Alternatively what is the best approach to calibrate for the device bias? I don't care about soft bias in my measurements.
Thanks
The iPhone needs calibration data not to calibrate for the internal sensor (that is always accounted for, even in "raw" data, which actually isn't as raw as you might think). It is actually to calibrate for external factors that might disrupt or interfere with the Earth's natural magnetic field, like high voltage power lines, or steel beams overhead. The iPhone creates a 3D distortion map of the field (which is why the compass app asks you to make a figure eight) to offset these external influences.
Finally, even if you could recreate the exact distortions, Apple provides no way to peek into their black-box filtering, let alone apply your own distortion map to their data. So no, you cannot recompute the calibrated data after the fact.
I'm currently developing an iPhone App (on iPhone 5, iOS 7, Xcode 5) which requires a very accurate determination of the current attitude. The "attitude" of CMDeviceMotion does not fulfil these requirements because Apple's sensor fusion algorithm seems to rely too much on the gyroscope which drifts away rather fast (in my experience). That's why I decided to read out the bare sensor data and later I want to combine it within a sensor fusion algorithm by myself.
When asking for magnetometer data one has two possibilities:
via CMMagnetometerData in CMMotionManager
via CMCalibratedMagneticField in CMDeviceMotion about which Apple says
The CMCalibratedMagneticField returned by this property gives you the total magnetic field in the device’s vicinity without device bias.

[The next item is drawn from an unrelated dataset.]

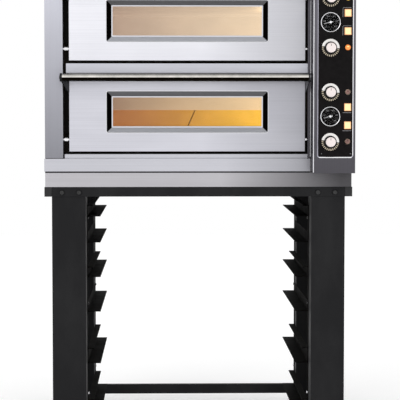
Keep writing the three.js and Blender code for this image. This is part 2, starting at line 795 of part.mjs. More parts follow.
// The chamber box with its front flange and the stepped recess that the lower edge of the door
// swings into. Heights are above the bottom of the door.
function chamberLinerSolid(frameBottom) {
  const half = chamberWidth / 2;
  const x0 = doorCentreX - half;
  const x1 = doorCentreX + half;
  const flangeLeft = leftColumnX + seat;
  const flangeRight = jambLeftX - seat;
  const flangeTop = doorHeight + doorGapAbove - seat;
  const rearY = chamberRearY + caseSheet;
  const riserBackY = recessBackY + caseSheet;
  const outer = joined([
    box(
      x0 - caseSheet, x1 + caseSheet, flangeY, rearY,
      sillHeight, ceilingHeight + caseSheet,
    ),
    box(flangeLeft, flangeRight, flangeY, chamberFrontY, sillHeight - caseSheet, flangeTop),
    box(flangeLeft, flangeRight, flangeY, riserBackY, sillHeight - caseSheet, sillHeight),
    box(flangeLeft, flangeRight, recessBackY, riserBackY, frameBottom, sillHeight),
  ]);
  const cavity = box(
    x0, x1, flangeY - cutMargin, chamberRearY, sillHeight + caseSheet, ceilingHeight,
  );
  return cutBy(outer, [cavity]);
}

function hearthStoneSolid(side) {
  const inner = (side * hearthGap) / 2;
  const outer = side * (chamberWidth / 2 - seat);
  const x0 = doorCentreX + Math.min(inner, outer);
  const x1 = doorCentreX + Math.max(inner, outer);
  return box(x0, x1, flangeY, chamberRearY - seat, hearthBottom, hearthTop);
}

// The centre line of the heating element: straight runs along Y joined by half turns. Its stations
// are the ends of the runs and a few points round each turn, evenly spaced in the parameter.
class HeaterLine extends THREE.Curve {
  constructor(firstX, z) {
    super();
    this.stations = [];
    const radius = heaterPitch / 2;
    for (let run = 0; run < heaterRuns; run += 1) {
      const x = firstX + run * heaterPitch;
      const forward = run % 2 === 0;
      const startY = forward ? heaterFrontY : heaterRearY;
      const endY = forward ? heaterRearY : heaterFrontY;
      this.stations.push(new THREE.Vector3(x, startY, z), new THREE.Vector3(x, endY, z));
      if (run === heaterRuns - 1) break;
      for (let i = 1; i < bendSteps; i += 1) {
        const angle = (Math.PI * i) / bendSteps;
        const bulge = (forward ? 1 : -1) * radius * Math.sin(angle);
        this.stations.push(new THREE.Vector3(x + radius - radius * Math.cos(angle), endY + bulge, z));
      }
    }
  }

  getPoint(t) {
    const place = t * (this.stations.length - 1);
    const before = Math.min(Math.floor(place), this.stations.length - 2);
    return this.stations[before].clone().lerp(this.stations[before + 1], place - before);
  }

  getUtoTmapping(u) {
    return u;
  }
}

// The heating element under the ceiling, with the two strips that hold it to the ceiling.
function heaterSolid() {
  const z = ceilingHeight - heaterDrop;
  const firstX = doorCentreX - ((heaterRuns - 1) * heaterPitch) / 2;
  const lastX = firstX + (heaterRuns - 1) * heaterPitch;
  const section = new THREE.Shape();
  for (let i = 0; i < rodFacets; i += 1) {
    const angle = (2 * Math.PI * i) / rodFacets;
    const x = heaterRadius * Math.cos(angle);
    const y = heaterRadius * Math.sin(angle);
    if (i === 0) section.moveTo(x, y);
    else section.lineTo(x, y);
  }
  const line = new HeaterLine(firstX, z);
  const steps = line.stations.length - 1;
  const parts = [solidFrom(new THREE.ExtrudeGeometry(section, { steps, extrudePath: line }))];
  for (const share of [0.2, 0.8]) {
    const holderY = heaterFrontY + share * (heaterRearY - heaterFrontY);
    parts.push(box(
      firstX - 2 * heaterRadius, lastX + 2 * heaterRadius, holderY, holderY + heaterHolderSheet,
      z - heaterRadius / 2, ceilingHeight - seat,
    ));
  }
  return joined(parts);
}

// ---------------------------------------------------------------- door

// A hollow door pan with a window opening in its front and rear sheets.
function doorPanelSolid() {
  const pan = box(doorLeftX, doorRightX, doorFrontY, doorRearY, 0, doorHeight);
  const hollow = box(
    doorLeftX + caseSheet, doorRightX - caseSheet, doorFrontY + caseSheet, doorRearY - caseSheet,
    caseSheet, doorHeight - caseSheet,
  );
  const frontHole = rectangleOutline(
    doorCentreX, windowCentreHeight, windowWidth + 2 * seat, windowHeight + 2 * seat, windowCorner + seat,
  );
  const rearHole = rectangleOutline(
    doorCentreX, windowCentreHeight, bezelTubeWidth + 2 * seat, bezelTubeHeight + 2 * seat,
  );
  const pinTools = [
    pinHole(doorLeftX, doorLeftX + caseSheet, 0, pinRadius + seat),
    pinHole(doorRightX - caseSheet, doorRightX, 0, pinRadius + seat),
  ];
  return cutBy(pan, [
    hollow,
    loft(frontHole, doorFrontY - cutMargin, frontHole, doorFrontY + caseSheet + cutMargin),
    loft(rearHole, doorRearY - caseSheet - cutMargin, rearHole, doorRearY + cutMargin),
    ...pinTools,
  ]);
}

const bezelTubeWidth = windowWidth - 2 * bezelSlope;
const bezelTubeHeight = windowHeight - 2 * bezelSlope;
const tubeInnerWidth = bezelTubeWidth - 2 * caseSheet;
const tubeInnerHeight = bezelTubeHeight - 2 * caseSheet;
const stopY = doorFrontY + bezelDepth;

// The pressed surround of the window: a sloped face, a narrow stop that the glass rests against
// and a straight sleeve through to the rear of the door.
function windowBezelSolid() {
  const outline = (width, height, radius) => (
    rectangleOutline(doorCentreX, windowCentreHeight, width, height, radius)
  );
  const sleeveCorner = 2;
  const stopRear = stopY + caseSheet;
  const faceOuter = loft(
    outline(windowWidth, windowHeight, windowCorner), doorFrontY,
    outline(bezelTubeWidth, bezelTubeHeight, sleeveCorner), stopRear,
  );
  const slopeGrow = (2 * bezelSlope * cutMargin) / bezelDepth - 2 * caseSheet;
  const faceInner = loft(
    outline(windowWidth + slopeGrow, windowHeight + slopeGrow, windowCorner - caseSheet),
    doorFrontY - cutMargin,
    outline(tubeInnerWidth, tubeInnerHeight, sleeveCorner), stopY,
  );
  const sleeve = loft(
    outline(bezelTubeWidth, bezelTubeHeight, sleeveCorner), stopY,
    outline(bezelTubeWidth, bezelTubeHeight, sleeveCorner), doorRearY,
  );
  const sleeveBore = loft(
    outline(tubeInnerWidth, tubeInnerHeight, sleeveCorner), stopRear,
    outline(tubeInnerWidth, tubeInnerHeight, sleeveCorner), doorRearY + cutMargin,
  );
  const sight = loft(
    outline(tubeInnerWidth - 2 * glassStop, tubeInnerHeight - 2 * glassStop, sleeveCorner), stopY - cutMargin,
    outline(tubeInnerWidth - 2 * glassStop, tubeInnerHeight - 2 * glassStop, sleeveCorner), stopRear + cutMargin,
  );
  return cutBy(joined([faceOuter, sleeve]), [faceInner, sleeveBore, sight]);
}

function windowGlassSolid() {
  const frontY = stopY + caseSheet + seat;
  const outline = rectangleOutline(
    doorCentreX, windowCentreHeight, tubeInnerWidth - 2 * seat, tubeInnerHeight - 2 * seat, 2,
  );
  return loft(outline, frontY, outline, frontY + glassThickness);
}

const tubeLeftX = doorLeftX - handleOverhang;
const tubeRightX = doorRightX + handleRightOverhang;

function handleBarSolid() {
  const start = [tubeLeftX + seat, handleY, handleHeight];
  const length = tubeRightX - tubeLeftX - 2 * seat;
  const bar = rod(handleRadius, length, handleFacets, start, [1, 0, 0]);
  const boreStart = [start[0] - cutMargin, handleY, handleHeight];
  const bore = rod(handleRadius - handleWall, length + 2 * cutMargin, handleFacets, boreStart, [1, 0, 0]);
  return cutBy(bar, [bore]);
}

// One end of the handle: a tab on the side of the door, a flared web and a round boss with a
// spigot that fills the end of the tube.
function handleBracketSolid(side) {
  const rootX = side < 0 ? doorLeftX - seat - bracketSheet / 2 : doorRightX + seat + bracketSheet / 2;
  const tubeEndX = side < 0 ? tubeLeftX : tubeRightX;
  const tipX = tubeEndX + (side * bossThickness) / 2;
  const rootTop = doorHeight - bracketRootDrop;
  const rootCentre = rootTop - bracketRootHeight / 2;
  const root = rectangleOutline(rootX, rootCentre, bracketSheet, bracketRootHeight);
  const tip = rectangleOutline(tipX, handleHeight, bracketSheet, bracketTipHeight);
  const tipY = handleY + handleRadius;
  const spigotRadius = handleRadius - handleWall - seat;
  return joined([
    loft(root, doorFrontY, root, doorFrontY + bracketTabDepth),
    loft(tip, tipY, root, doorFrontY),
    rod(bossRadius, bossThickness, handleFacets, [tubeEndX, handleY, handleHeight], [side, 0, 0]),
    rod(
      spigotRadius, spigotLength + bossThickness / 2, handleFacets,
      [tubeEndX + (side * bossThickness) / 2, handleY, handleHeight], [-side, 0, 0],
    ),
  ]);
}

// A hinge pin along X with a collar in the gap between the door and the casing.
function hingePinSolid(side) {
  const doorSideX = side < 0 ? doorLeftX : doorRightX;
  const caseSideX = side < 0 ? leftColumnX : jambLeftX;
  const collarLength = side < 0 ? leftCollarLength : rightCollarLength;
  const collarRadius = side < 0 ? leftCollarRadius : rightCollarRadius;
  const gap = Math.abs(caseSideX - doorSideX);
  const length = gap + pinReachIntoDoor + pinReachIntoCasing;
  const collarStart = pinReachIntoDoor + (gap - collarLength) / 2;
  const profile = [
    [0, 0],
    [pinRadius, 0],
    [pinRadius, collarStart],
    [collarRadius, collarStart],
    [collarRadius, collarStart + collarLength],
    [pinRadius, collarStart + collarLength],
    [pinRadius, length],
    [0, length],
  ];
  const start = [doorSideX - side * pinReachIntoDoor, hingeY, hingeAboveBottom];
  return turned(profile, pinFacets, start, [side, 0, 0]);
}

function buildDoor(deckName) {
  const door = new THREE.Group();
  addPiece(door, `${deckName}_door_panel`, doorPanelSolid(), 'brushedSteel');
  addPiece(door, `${deckName}_window_bezel`, windowBezelSolid(), 'darkSteel');
  addPiece(door, `${deckName}_window_glass`, windowGlassSolid(), 'glass');
  addPiece(door, `${deckName}_handle_bar`, handleBarSolid(), 'polishedSteel');
  for (const [sideName, side] of [['left', -1], ['right', 1]]) {
    addPiece(door, `${deckName}_handle_bracket_${sideName}`, handleBracketSolid(side), 'polishedSteel');
    addPiece(door, `${deckName}_hinge_pin_${sideName}`, hingePinSolid(side), 'polishedSteel');
  }
  return door;
}

// One deck, in heights above the bottom of its door.
function buildDeck(deckName, doorBottom, frameBottom) {
  const deck = new THREE.Group();
  deck.position.z = doorBottom;
  addPiece(deck, `${deckName}_chamber_liner`, chamberLinerSolid(frameBottom - doorBottom), 'innerSteel');
  addPiece(deck, `${deckName}_hearth_stone_left`, hearthStoneSolid(-1), 'stone');
  addPiece(deck, `${deckName}_hearth_stone_right`, hearthStoneSolid(1), 'stone');
  addPiece(deck, `${deckName}_heating_element`, heaterSolid(), 'heater');
  deck.add(buildDoor(deckName));
  return deck;
}

// ---------------------------------------------------------------- assembly

const oven = new THREE.Group();
oven.position.y = -(objectFrontY + objectRearY) / 2;
oven.add(buildStand());
oven.add(buildCasing());
oven.add(buildDeck('lower', lowerDoorBottom, basePanelTop + seat));
oven.add(buildDeck('upper', upperDoorBottom, lowerDoorBottom + doorHeight + doorGapAbove));
oven.add(buildControls('lower', lowerGaugeZ));
oven.add(buildControls('upper', upperGaugeZ));

const assembly = new THREE.Group();
assembly.add(oven);

export default assembly;
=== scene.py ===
"""Looks of a twin-deck electric pizza oven on an open stand. Metres, in the frame of the CAD model."""
import math

import bmesh
import bpy
from mathutils import Matrix, Vector


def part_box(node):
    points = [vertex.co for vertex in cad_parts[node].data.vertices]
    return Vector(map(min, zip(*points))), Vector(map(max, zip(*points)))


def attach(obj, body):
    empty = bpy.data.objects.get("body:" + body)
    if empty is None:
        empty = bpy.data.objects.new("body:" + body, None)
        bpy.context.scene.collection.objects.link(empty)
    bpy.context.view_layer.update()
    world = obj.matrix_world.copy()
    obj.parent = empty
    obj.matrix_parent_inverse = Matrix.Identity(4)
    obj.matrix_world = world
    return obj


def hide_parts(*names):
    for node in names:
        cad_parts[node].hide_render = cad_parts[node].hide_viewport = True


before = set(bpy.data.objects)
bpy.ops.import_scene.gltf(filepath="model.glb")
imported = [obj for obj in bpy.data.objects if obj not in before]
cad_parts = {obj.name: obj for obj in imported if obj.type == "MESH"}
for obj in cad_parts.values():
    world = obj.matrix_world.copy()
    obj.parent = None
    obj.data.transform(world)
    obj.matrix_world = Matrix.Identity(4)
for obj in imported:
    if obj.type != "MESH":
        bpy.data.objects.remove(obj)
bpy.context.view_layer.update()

DECKS = ("lower", "upper")
SIDES = ("left", "right")
FRONT = Vector((0, -1, 0))
REAR = Vector((0, 1, 0))

# ---------------------------------------------------------------- places taken from the frame


def low(node):
    return Vector(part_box(node)[0])


def high(node):
    return Vector(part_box(node)[1])


def middle(node):
    return (low(node) + high(node)) / 2


FRONT_Y = low("plinth").y                # front plane of the casing
FASCIA_Y = low("control_fascia").y
MOUTH_Y = low("lower_chamber_liner").y   # front of the chamber liners
DOOR_X = middle("lower_door_panel").x

# ---------------------------------------------------------------- node helpers


def new_material(name):
    material = bpy.data.materials.new(name)
    material.use_nodes = True
    tree = material.node_tree
    return material, tree, tree.nodes["Principled BSDF"]


def coordinate(tree, scale, offset=(0, 0, 0)):
    """Object coordinates stretched by scale: a small number gives long grain along that axis."""
    source = tree.nodes.new("ShaderNodeTexCoord")
    mapping = tree.nodes.new("ShaderNodeMapping")
    mapping.inputs["Scale"].default_value = scale
    mapping.inputs["Location"].default_value = offset
    tree.links.new(source.outputs["Object"], mapping.inputs["Vector"])
    return mapping.outputs["Vector"]


def noise(tree, stretch, scale, detail=3.0, roughness=0.5, offset=(0, 0, 0)):
    """Noise over object coordinates that are stretched and shifted first."""
    node = tree.nodes.new("ShaderNodeTexNoise")
    node.inputs["Scale"].default_value = scale
    node.inputs["Detail"].default_value = detail
    node.inputs["Roughness"].default_value = roughness
    tree.links.new(coordinate(tree, stretch, offset), node.inputs["Vector"])
    return node.outputs["Fac"]


def ramp(tree, value, low_at, low_value, high_at, high_value):
    """Maps a value from low_at..high_at to low_value..high_value, held at both ends."""
    node = tree.nodes.new("ShaderNodeMapRange")
    node.inputs["From Min"].default_value = low_at
    node.inputs["From Max"].default_value = high_at
    node.inputs["To Min"].default_value = low_value
    node.inputs["To Max"].default_value = high_value
    tree.links.new(value, node.inputs["Value"])
    return node.outputs["Result"]


def math_node(tree, operation, first, second):
    node = tree.nodes.new("ShaderNodeMath")
    node.operation = operation
    for socket, value in zip(node.inputs, (first, second)):
        if isinstance(value, (int, float)):
            socket.default_value = value
        else:
            tree.links.new(value, socket)
    return node.outputs["Value"]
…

Unlike the magneticField property of the CMMagnetometer class, these values reflect the earth’s magnetic field plus surrounding fields, minus device bias.
In principle (2.) is exactly what I want.
There is a very simple test if magnetometer data is calibrated properly. For simplicity one can restrict oneself to two dimensions. When the device lies on it's back, the combination B_x^2 + B_y^2 must be constant, independent of the direction the device is pointing to. It must just equal the horizontal component of the Earth's magnetic field (assuming no other fields in the vicinity of the device). Thus, when performing a 360 degrees turn of the device which lies on it's back, the measured data B_y over B_x should display a circle. See here for details.
Now the point: the data of CMCalibratedMagneticField does NOT result in a circle!
Does anyone have an explanation for that? Or does anyone know, how the CMCalibratedMagneticField comes about? Is the magnetometer calibrated in the sense of the link from above when performing the "eight-shaped" movement of the device or what is the movement good for?
Btw. why the "eight-shaped" movement and not flipping the device around it's three axis, which would allow a calibration as described in the link from above?
I would be very glad for any clarification with this issue... Thanks!
There is a problem with the magnetometer in iOS 7, it has an error of +-7º. Try using the 7.1 beta version.
EDIT
The magnetometer has zero-drift over time, but is pretty inaccurate for sudden changes in position. The accelerometer and gyroscope on the other hand adjust quickly for sudden changes but, being inertial sensors, they lose accuracy over a period of time.
So when CMCalibratedMagneticField tries compensate for your rotational motion it uses data from the gyroscope and accelerometer. This is when the accelerometer and gyroscope's +-7º error creeps in and throws your circle off track. Check this answer and this wikipedia article for more info.
As regards to the figure of eight:
Both do the same thing, they orient the "North" of your device in each direction in hope of cancelling out magnetic interference. Flipping your device along all three axes will work better but it is harder to perform and not as easily understood by the user.
Hope this helps.
I want to find the cardinal direction accelerated by an iphone. I thought I could just use the accelerometer to do this, however, as you can see from the picture below the accelerometers axes are defined by the device orientation.
I figured that if i used the gyroscope to correct for yaw, spin, rotation then I could get a more accurate reading and not have to hold the phone in the same orientation during movement.
But this still does not tell me what cardinal direction the iphone is moving in. For that I would also have to use the the magnetometer.
Can anybody tell me how to use a three sensor readings to find the cardinal direction accelerated in? I dont even know where to start. I dont even know if the phone takes these measurements at the same rates of time either.
Taking the cross product of the magnetometer vector with the "down" vector will give you a horizontal magnetic east/west vector; from that, a second cross product gets the magnetic north/south vector. That's the easy part.
The harder problem is tracking the "down" vector effectively. If you integrate the accelerometers over time, you can filter out the motion of a hand-held mobile device, to get the persistent direction of gravity. Or, you could, if your device weren't rotating at the same time...
That's where the rate gyros come in: the gyros can let you compensate for the dynamic rotation of the hand-held device, so you can track your gravity in real-time. The classic way to do this is called a Kalman filter, which can integrate (both literally and figuratively) multiple data sources in order to evaluate the most likely state of your system.
A Kalman filter requires a mathematical model both of your physical system, and of the sensors that observe it; each of these models must be both accurate and "sufficiently linear" for the Kalman filter to work properly. As it happens, the iphone/accelerometer/gyro system is in fact sufficiently linear.
The Kalman filter uses both calculus and linear algebra, so if you're rolling your own, you will need a certain amount of math.
Also, as a practical matter, you should understand that physical sensors typically have offsets that need to be compensated for -- in particular, you need to pay attention to the rate gyro offsets in this kind of inertial navigation system, or your tracker will never stabilize. This means you will need to add your rate gyro offsets to your Kalman state vector and system model.